This could possibly connote the idea of Hal being fickle, a notion
which could easily be put forward but possibly somewhat naively. In very
much the same way as Malvolio of Shakespeare’s ‘Twelfth Night’ an audience
may at times sympathize with the protagonist of this play whilst conceding
that he has his faults. At the end of ‘Twelfth Night’ when Malvolio is
subject to some rather cruel and unusual torture at the hands of Maria and
Sir Toby, he remains true to himself and never for an instant believes that
he could be insane. In the same way King Henry never truly loses his
association with the commoners. He may distance himself from the friends he
had at the Boars Head but some dialogue from Henry IV left us wondering
whether he was such good friends with the so called ‘crew of rascals’.
Therefore, it is certain to say that Hal, arguably more than any other King
in any other play knows how to interact with common people most probably as
a result of his experiences in his formative years at the Tavern. Further
evidence to disprove the notion of Hal being fickle is evident in his
discussion with the soldiers. Previously, he has walked among them as King
and proclaimed that he was their brother. However, during this discussion,
there is no reason for pretence as the soldiers have no idea as to his true
identity. Whilst arguing with William, the cloaked King refuses to change
his opinion and is willing to fight as a result of his convictions.
Throughout the two plays Henry/Hal ‘disguises’ himself on a number of
occasions. His father talks of him about cloaking (acting) and Henry
literally heeds his advice in ‘Henry V Act IV’. This scene is of most
intrigue when attempting to judge Hal. He is obviously assuming a role when
disguised in a common cloak but whether any more so than the rest of the
time is extremely debatable. For example, long before this in ‘1 Henry IV’,
Hal disguises himself as a commoner. For much of this play, Hal cloaks
himself in common company .
This use of disguise, obviously brings about negative connotations of
concealment. One point that should be stated is that it is easier to ‘hide’
in taverns and in the bottom of a pint of ale than to stand up and be
counted and be responsible for being the heir to the throne and the next
ruler of these very people which he chooses to surround himself with now.
Only truly great men can keep company with the men that they will rule over
as a huge amount of respect has to be given over with grace by the
subjects. On the other hand, it is easier for a ruler to remain aloof and
wondered at like a comet as it helps add to the mystique that one human
being, a king, is actually not like another, a subject. Hal is not one or
the other. That is to say he is not a royal or a commoner. It is important
to note that Shakespeare managed to give us glimpses of the ‘real’
character. For example, his use of soliloquies and language gives us more
than a look at the character of the role he was supposed to fulfill within
the play, for example the ‘Prince of Wales’.

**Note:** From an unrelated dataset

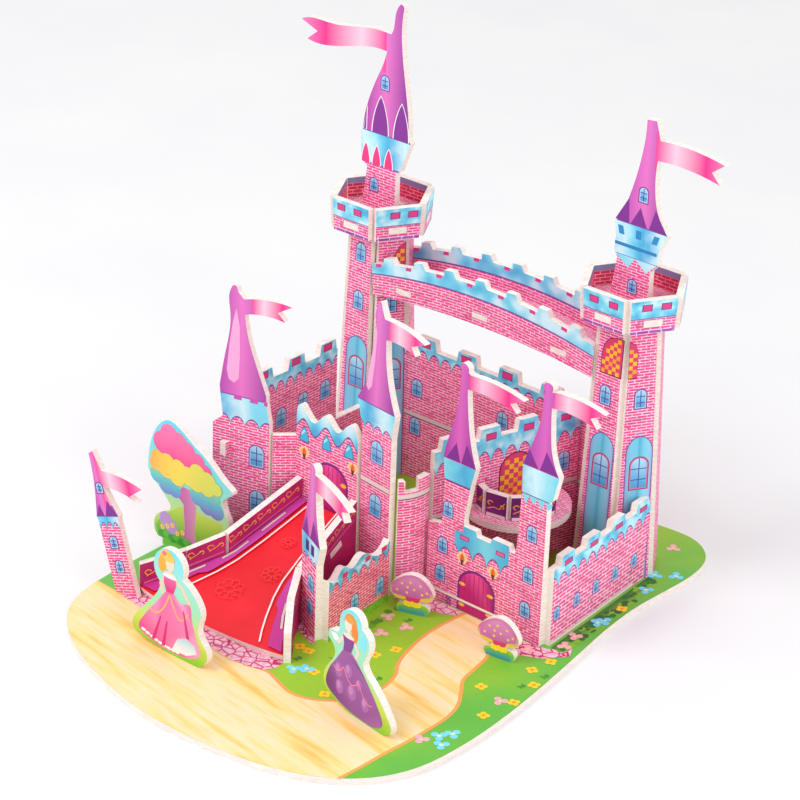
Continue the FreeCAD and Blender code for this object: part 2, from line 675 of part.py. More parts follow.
def gatehouse():
    """Gatehouse front with two spires, folded at its corner into the low side wall."""
    front = Outline(0, SHEET).to((0, 36.5), (6.9, 38.0), (7.4, 57.8), (6.4, 68.4))
    front.through((8.8, 78), (12.0, 90), (13.2, 100), (13.4, 108)).through((14.2, 111.0), (16.0, 110.6), (17.0, 107.8))
    flag(front, (18.6, 107.0), (45.0, 105.0), (41.6, 98.6), (17.0, 100.6))
    front.through((17.6, 92), (19.4, 80), (23.0, 67.8)).to((20.8, 59.2), (18.2, 43.6), (18.6, 41.0), (24.6, 41.0))
    front.to((25.4, 38.6), (32.2, 38.6), (33.0, 41.0), (41.4, 41.0), (42.2, 38.8), (44.6, 38.8), (45.4, 43.0))
    front.to((46.4, 68.2), (46.0, 79.8)).through((49.6, 88), (52.8, 98), (54.0, 106), (54.4, 113))
    front.through((55.2, 116.6), (57.0, 116.8), (58.2, 113.4))
    flag(front, (59.8, 114.0), (83.6, 112.6), (80.0, 105.6), (58.4, 107.0))
    front.through((58.6, 98), (60.0, 88), (64.0, 78.8)).to((61.6, 68.4), (GATEHOUSE_WIDTH, 66.0))
    front.to((GATEHOUSE_WIDTH, SHEET))
    starts = [n * 18.6 + 5.0 for n in range(4)]
    top = [(0, LOW_WALL_TOP)] + merlons(starts, 10.2, LOW_WALL_TOP, LOW_WALL_TOP + 3.6)
    top.append((SIDE_WALL_LENGTH, LOW_WALL_TOP))
    side = wall(SIDE_WALL_LENGTH, top)
    faces = (
        (GATEHOUSE_HEADING, GATEHOUSE_WIDTH, front, (8.0, GATEHOUSE_WIDTH - 8), LOW_WALL_TOP),
        (SIDE_WALL_HEADING, SIDE_WALL_LENGTH, side, (14.0, SIDE_WALL_LENGTH - 14), LOW_WALL_TOP),
    )
    sheet, frames = folded(gatehouse_start(), faces)
    parts["gatehouse_and_side_wall"] = sheet.cut(tower_room(RIGHT_TOWER_X))


def deck_height(y):
    """Height of the ramp deck's printed top above the plan."""
    slope = math.radians(RAMP_SLOPE)
    return SHEET + SHEET / math.cos(slope) + (y - ramp_front_y()) * math.tan(slope)


def ramp():
    """Flared deck between two folded side walls that carry it on tabs."""
    slope = math.radians(RAMP_SLOPE)
    front_y = ramp_front_y()
    back_y = ramp_back_y()
    axis_x = ramp_axis_x()
    mirror = (V(axis_x, 0, 0), V(1, 0, 0))
    faces = []
    line = []
    room = []
    for corner, heading, length in ramp_side_faces():
        end = corner + along(heading) * length
        top = [(run, deck_height(point.y) + RAMP_RAIL_HEIGHT) for run, point in ((0, corner), (length, end))]
        faces.append((heading, length, wall(length, top), (length / 2,), top[1][1]))
        line.append(corner + back_normal(heading) * (SHEET + FIT))
        room.append(placed(block(0, length, -20, SHEET + FIT, 0, 60), corner, heading))
    # Deck outline in its own tilted plane: front corners, side folds, then the gate end
    line.append(line[-1] + along(RAMP_SIDE_LAST) * ((back_y - line[-1].y) / math.sin(math.radians(RAMP_SIDE_LAST))))
    right = [V(p.x - axis_x, (p.y - front_y) / math.cos(slope), 0) for p in line]
    right[0].y = max(right[0].y, 1.4)
    left = [V(-p.x, p.y, 0) for p in reversed(right)]
    edges = [Part.makeLine(a, b) for a, b in zip(right, right[1:])]
    edges.append(Part.makeLine(right[-1], left[0]))
    edges += [Part.makeLine(a, b) for a, b in zip(left, left[1:])]
    edges.append(Part.Arc(left[-1], V(0, -1.6, 0), right[0]).toShape())
    deck = Part.Face(Part.Wire(edges)).extrude(V(0, 0, SHEET))
    deck.rotate(V(), V(1, 0, 0), RAMP_SLOPE)
    deck.translate(V(axis_x, front_y, SHEET))
    deck = deck.common(block(-60, 100, -200, back_y, SHEET, 60))
    for keep_out in room:
        deck = deck.cut(keep_out).cut(keep_out.mirror(*mirror))
    side, frames = folded(ramp_side_faces()[0][0], faces)
    for slot in base_slots[-len(faces):]:
        base_slots.append(slot.mirror(*mirror))
    # Tabs of the deck stand through both side walls
    start, heading = frames[-1]
    tilt = math.degrees(math.atan(math.tan(slope) * math.sin(math.radians(heading))))
    for run in RAMP_TAB_RUNS:
        middle = start + along(heading) * run
        z = deck_height(middle.y) - SHEET / math.cos(slope)
        size = (run - TAB_WIDTH / 2, run + TAB_WIDTH / 2)
        tab = block(*size, 0, SHEET + 1.6, z + 0.2, z + SHEET)
        slot = grown_block(*size, -1, SHEET + 1, z + 0.2, z + SHEET)
        for shape in (tab, slot):
            shape.rotate(V(run, 0, z), V(0, -1, 0), tilt)
        tab = placed(tab, start, heading)
        deck = deck.fuse(tab).fuse(tab.mirror(*mirror))
        side = side.cut(placed(slot, start, heading))
    parts["ramp_deck"] = deck.removeSplitter()
    parts["ramp_right_wall"] = side
    parts["ramp_left_wall"] = side.mirror(*mirror)


def post_and_front_wall():
    """Small spire sheet folded back into the low wavy-topped wall beside the ramp."""
    w = POST_WIDTH
    post = Outline(0, SHEET).to((0, 36.0), (-0.8, 45.6))
    post.through((2.6, 54), (5.4, 64), (6.8, 74)).through((8.0, 77.6), (10.2, 77.6), (11.4, 74.4))
    flag(post, (13.0, 74.6), (45.0, 74.8), (41.0, 68.4), (12.6, 67.6))
    post.through((13.0, 62), (14.6, 54), (18.0, 45.2)).to((w, 36.0), (w, SHEET))
    low = Outline(0, SHEET).to((0, FRONT_WALL_TOP + 1.5))
    low.through((4.0, FRONT_WALL_TOP), (9.5, FRONT_WALL_TOP + 3.4), (15.5, FRONT_WALL_TOP + 0.6),
                (22.0, FRONT_WALL_TOP + 3.6), (29.0, FRONT_WALL_TOP + 0.4), (FRONT_WALL_LENGTH, FRONT_WALL_TOP + 2.4))
    low.to((FRONT_WALL_LENGTH, SHEET))
    faces = (
        (POST_HEADING, POST_WIDTH, post, (8.0,), FRONT_WALL_TOP + 1.5),
        (FRONT_WALL_HEADING, FRONT_WALL_LENGTH, low, (9.0, FRONT_WALL_LENGTH - 9), FRONT_WALL_TOP),
    )
    start = ramp_side_faces()[2][0] + POST_GAP
    sheet, frames = folded(start, faces)
    parts["post_and_front_wall"] = sheet


def leaning_turret():
    """Narrow turret sheet that leans to the left of its foot."""
    w = TURRET_WIDTH
    outline = Outline(0, -6).to((0, 36.0), (-0.4, 37.2))
    outline.through((1.6, 47), (2.8, 56), (3.2, 64.6)).to((5.2, 65.4))
    flag(outline, (7.4, 57.0), (24.8, 49.0), (21.4, 43.0), (6.2, 50.4))
    outline.through((7.4, 46), (w + 0.6, 37.0)).to((w, 35.8), (w, -6))
    sheet = outline.sheet()
    sheet.rotate(V(w / 2, 0, SHEET), V(0, -1, 0), TURRET_LEAN)
    ground = block(-60, 60, -10, 20, -20, SHEET)
    sheet = placed(sheet.cut(ground), TURRET_START, TURRET_HEADING)
    sheet = sheet.fuse(foot(w / 2, TURRET_START, TURRET_HEADING, 6.0))
    parts["leaning_turret"] = sheet.removeSplitter()


def tree():
    """Cut-out tree on a grassy foot."""
    outline = Outline(3.0, SHEET).through((0.5, 8.0), (3.4, 14.0), (10.0, 18.6), (5.0, 25.0), (-2.8, 34.3))
    outline.through((-1.6, 44.0), (2.6, 53.6), (8.7, 58.6), (16.1, 56.6), (26.3, 50.6))
    outline.through((34.6, 45.4), (40.8, 40.6), (45.0, 37.6), (40.2, 33.4), (42.6, 24.0), (38.0, 12.0))
    outline.through((33.6, 6.4), (28.0, SHEET))
    parts["tree"] = standing(outline, TREE_START, 0, (9.0, 22.0))


def left_figure():
    """Stand-up of a gowned figure with one arm held out."""
    outline = Outline(-2, SHEET).through((-10, 4.2), (-20.5, 8.0), (-17.0, 16.0), (-9.0, 25.0), (-5.0, 33.0))
    outline.through((-8.5, 39.0), (-7.0, 46.0), (-1.0, 50.2), (5.0, 46.6), (6.4, 38.0))
    outline.through((12.0, 34.0), (16.5, 26.0), (15.0, 18.0), (20.0, 10.0), (17.0, 4.4), (9.0, SHEET))
    parts["left_figure"] = standing(outline, LEFT_FIGURE_START, LEFT_FIGURE_HEADING, (3.5,))


def right_figure():
    """Stand-up of a gowned figure holding up a fan."""
    outline = Outline(0, SHEET).through((-8.0, 5.0), (-15.8, 9.6), (-14.6, 17.0), (-9.8, 24.6), (-13.8, 30.6))
    outline.through((-12.4, 34.4), (-8.6, 34.8), (-7.4, 41.0), (-3.0, 46.8), (3.2, 46.4), (5.4, 42.0))
    outline.through((9.6, 38.0), (9.0, 33.0), (6.6, 27.6), (12.4, 21.0), (19.8, 13.6), (23.6, 7.4), (18.0, SHEET))
    parts["right_figure"] = standing(outline, RIGHT_FIGURE_START, RIGHT_FIGURE_HEADING, (8.0,))


def flower_stools():
    """Two flower tufts on stalks with turf feet."""
    for name, start in STOOL_STARTS.items():
        outline = Outline(-1.6, SHEET).through((-2.6, 5.6), (1.4, 7.6)).to((1.4, 9.4))
        outline.through((-3.6, 9.8), (-5.6, 12.4), (-1.4, 18.6), (4.4, 20.6), (11.4, 16.2), (12.8, 12.0), (7.4, 9.6))
        outline.to((7.2, 8.0)).through((11.0, 6.6), (10.2, SHEET))
        parts["flower_stool_" + name] = standing(outline, start, STOOL_HEADINGS[name], (4.4,))


tower("left", LEFT_TOWER_X, (-120, 0, 120))
tower("right", RIGHT_TOWER_X, (-60, 60, 180))
tower_spires()
bridge()
rear_wall()
balcony()
wing_and_gate()
gate_spire()
bowed_wall()
gatehouse()
ramp()
post_and_front_wall()
leaning_turret()
tree()
left_figure()
right_figure()
flower_stools()
base_board()

os.makedirs("parts", exist_ok=True)
for name, shape in sorted(parts.items()):
    shape.translate(PLAN_ZERO * -1)
    shape.exportStep("parts/" + name + ".step")
    print(name, len(shape.Solids), round(shape.Volume / 1000, 2), shape.isValid())
everything = Part.makeCompound(list(parts.values()))
print(everything.BoundBox)
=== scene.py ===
import math
import random

import bpy
from mathutils import Matrix, Vector


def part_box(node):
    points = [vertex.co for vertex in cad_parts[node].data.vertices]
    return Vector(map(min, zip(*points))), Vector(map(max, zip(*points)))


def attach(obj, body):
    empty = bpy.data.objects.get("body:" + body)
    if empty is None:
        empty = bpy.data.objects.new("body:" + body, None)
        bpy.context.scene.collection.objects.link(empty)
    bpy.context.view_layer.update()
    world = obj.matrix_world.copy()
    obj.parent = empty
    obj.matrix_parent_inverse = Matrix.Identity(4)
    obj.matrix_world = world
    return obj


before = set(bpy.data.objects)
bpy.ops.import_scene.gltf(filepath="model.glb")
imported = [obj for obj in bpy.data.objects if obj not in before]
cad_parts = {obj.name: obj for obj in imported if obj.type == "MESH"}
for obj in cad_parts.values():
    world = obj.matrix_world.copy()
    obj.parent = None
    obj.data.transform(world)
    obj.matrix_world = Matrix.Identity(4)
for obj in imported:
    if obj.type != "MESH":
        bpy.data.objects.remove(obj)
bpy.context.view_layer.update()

# A small castle of flat, printed foam board on a pale floor.
# Plan places are in millimetres, and ZERO is the plan place of the frame's origin.
# A print is drawn in millimetres too, as run along its sheet and height.

ZERO = (36.67, -70.57)
SHEET = 3.0
TOWER_Y = 18.0
TOWERS = {"left": -28.6, "right": 103.4}
TOWER_TILT, CROWN_TILT = 2.1, -3.4
SLOPE = 19.7
RAIL_CENTRE, RAIL_HEADINGS = (77.7, -17.1), (-26, 10, 46, 82)
TURRET_LEAN, TURRET_FOOT = 15.0, 4.9
# Height at which print on the upright sheets begins
FOOT = 3.2
# Lift of the lowest printed shapes over their sheet, and of each further level
PRINT_LIFT, LEVEL_STEP = 0.03, 0.012
CAMERA_TURNS, CAMERA_DISTANCE, CAMERA_AIM = (39.7, 25.9, 2.15), 1.27, 0.048
random.seed(7)

# Print colours, 0 to 255
BRICK_DEEP = (206, 48, 116)
BRICK_MID = (246, 88, 158)
BRICK_MORTAR = (255, 218, 232)
CYAN = (126, 216, 240)
CYAN_DEEP = (72, 176, 222)
CYAN_PALE = (206, 240, 250)
PURPLE_DARK = (120, 44, 140)
INK_LINE = (104, 70, 160)
GOLD = (250, 186, 44)
WHITE = (252, 250, 250)
BAND_LINE = (126, 62, 150)
COURSE = (232, 214, 214)
COURSE_LINE = (96, 62, 84)
SPIKE = (128, 46, 146)
ROOF_GLOW = (240, 168, 216)
DEEP_ARCH = (134, 48, 150)

# Sheets: node, heading and where the run starts on the plan
SHEETS = {
    "wing": ("wing_and_gate", 15, (-29.8, -83.2)),
    "gate": ("wing_and_gate", 0, (2.8, -69.0)),
    "courtyard": ("courtyard_wall", 90, (-22.0, -77.8)),
    "gate_spire": ("gate_spire", -8, (37.5, -68.2)),
    "gatehouse": ("gatehouse_and_side_wall", -1, (65.0, -57.6)),
    "side": ("gatehouse_and_side_wall", 95, (127.03, -55.37)),
    "post": ("post_and_front_wall", -26, (44.2, -109.6)),
    "low": ("post_and_front_wall", 96, (61.8, -113.08)),
    "rear": ("rear_wall", 0, (0.0, 16.5)),
    "balcony": ("balcony_wall", 73.5, (63.3, -53.2)),
    "turret": ("leaning_turret", 12, (-25.8, -142.7)),
    "tree": ("tree", 0, (-50.0, -97.5)),
    "left_figure": ("left_figure", 0, (23.9, -162.5)),
    "right_figure": ("right_figure", -9, (103.4, -147.0)),
    "left_stool": ("flower_stool_left", 20, (67.6, -75.2)),
    "right_stool": ("flower_stool_right", 8, (113.9, -77.0)),
    "left_spire": ("left_spire", 0, (TOWERS["left"], 16.5)),
    "right_spire": ("right_spire", 0, (TOWERS["right"], 16.5)),
}


def metres(x, y, z=0.0):
    """Place in the frame of plan millimetres."""
    return Vector(((x - ZERO[0]) / 1000, (y - ZERO[1]) / 1000, z / 1000))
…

Hal’s father spoke to him about a comet. He used the analogy as a
comet is something which is infrequent and as a consequence becomes
something to be wondered at . Presumably, the old king wanted his son to be
more than just a star. This would be for the reason that any man can simply
lift his eyes toward the night sky and will be able to see them as he
pleases. It is fair to argue that Hal is more than a star. He is enigmatic
to the point of wonder. His father wanted him to be a comet, however it is
clear that Hal aspires to be much more than that. He draws comparisons
between himself and the sun, the brightest and most powerful star of them
Hal can be regal , he can also be as common as the next man. If a
director was to cast this role he would have to find an intelligent man
with a lot of depth who can appear no different to the average man.

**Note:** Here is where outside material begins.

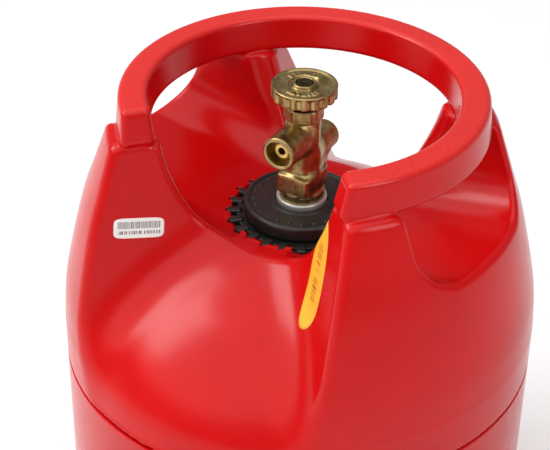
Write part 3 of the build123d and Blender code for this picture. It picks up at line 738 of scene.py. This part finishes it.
scene = bpy.context.scene
scene.view_settings.view_transform = "Standard"
world = bpy.data.worlds.new("studio")
world.use_nodes = True
world.node_tree.nodes["Background"].inputs["Color"].default_value = (1.0, 1.0, 1.0, 1)
world.node_tree.nodes["Background"].inputs["Strength"].default_value = 0.30
scene.world = world


def area_light(name, place, target, size, power):
    """A rectangular lamp that faces a target."""
    data = bpy.data.lights.new(name, "AREA")
    data.shape = "RECTANGLE"
    data.size, data.size_y = size
    data.energy = power
    lamp = bpy.data.objects.new(name, data)
    lamp.location = place
    lamp.rotation_euler = (Vector(target) - Vector(place)).to_track_quat("-Z", "Y").to_euler()
    scene.collection.objects.link(lamp)


area_light("window_left", (-0.9, -0.5, 1.15), (0, 0, 0.34), (0.5, 0.7), 7.0)
area_light("window_right", (1.0, -0.3, 0.9), (0, 0, 0.3), (0.35, 0.6), 3.0)

sun_data = bpy.data.lights.new("sky_panel", "SUN")
sun_data.energy = 2.4
sun_data.angle = math.radians(100)
sun = bpy.data.objects.new("sky_panel", sun_data)
sun.rotation_euler = Vector((-0.25, -0.35, 1.0)).to_track_quat("Z", "Y").to_euler()
scene.collection.objects.link(sun)

CAMERA_AZIMUTH = math.radians(30.3)
CAMERA_PITCH = math.radians(33.985)
CAMERA_ROLL = -0.0148219
CAMERA_PLACE = (0.41235, -0.73843, 0.8549)
LENS_MM = 104.727273
forward_flat = Vector((-math.sin(CAMERA_AZIMUTH), math.cos(CAMERA_AZIMUTH), 0))
right = Vector((math.cos(CAMERA_AZIMUTH), math.sin(CAMERA_AZIMUTH), 0))
forward = forward_flat * math.cos(CAMERA_PITCH) - Vector((0, 0, math.sin(CAMERA_PITCH)))
down = forward.cross(right)
right_rolled = right * math.cos(CAMERA_ROLL) + down * math.sin(CAMERA_ROLL)
down_rolled = -right * math.sin(CAMERA_ROLL) + down * math.cos(CAMERA_ROLL)
lens = bpy.data.cameras.new("camera")
lens.sensor_width = 36.0
lens.lens = LENS_MM
camera = bpy.data.objects.new("camera", lens)
camera_turn = Matrix((right_rolled, -down_rolled, -forward)).transposed()
camera.matrix_world = Matrix.Translation(CAMERA_PLACE) @ camera_turn.to_4x4()
scene.collection.objects.link(camera)
scene.camera = camera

However, while he appears no different, one cannot tell whether he is just
the same. Hal has the rare ability to set himself apart from the crowd.
That’s what makes him who he is . Not an easy job for a casting director!
In conclusion, one can only offer an honest appraisal from their own
perspective as to what Hal/Henry V’s true feelings are about his men. In
times in his life he has become friends with so-called ‘common men’,
therefore at times he likes them. At times he has not. At times he has been
genuinely hurt by them, an example of which would be when he speaks to the
traitors who attempted to take his life. Hal and Henry V cares about his
fellow man and he can act as though he cares about his fellow man.
Therefore, in this respect, he is their brother because which man has not
had mixed feelings and emotions about his fellow man at different stages in
their life. Ultimately he is hedonistic prince and an effective ruler.
Ultimately he is a man.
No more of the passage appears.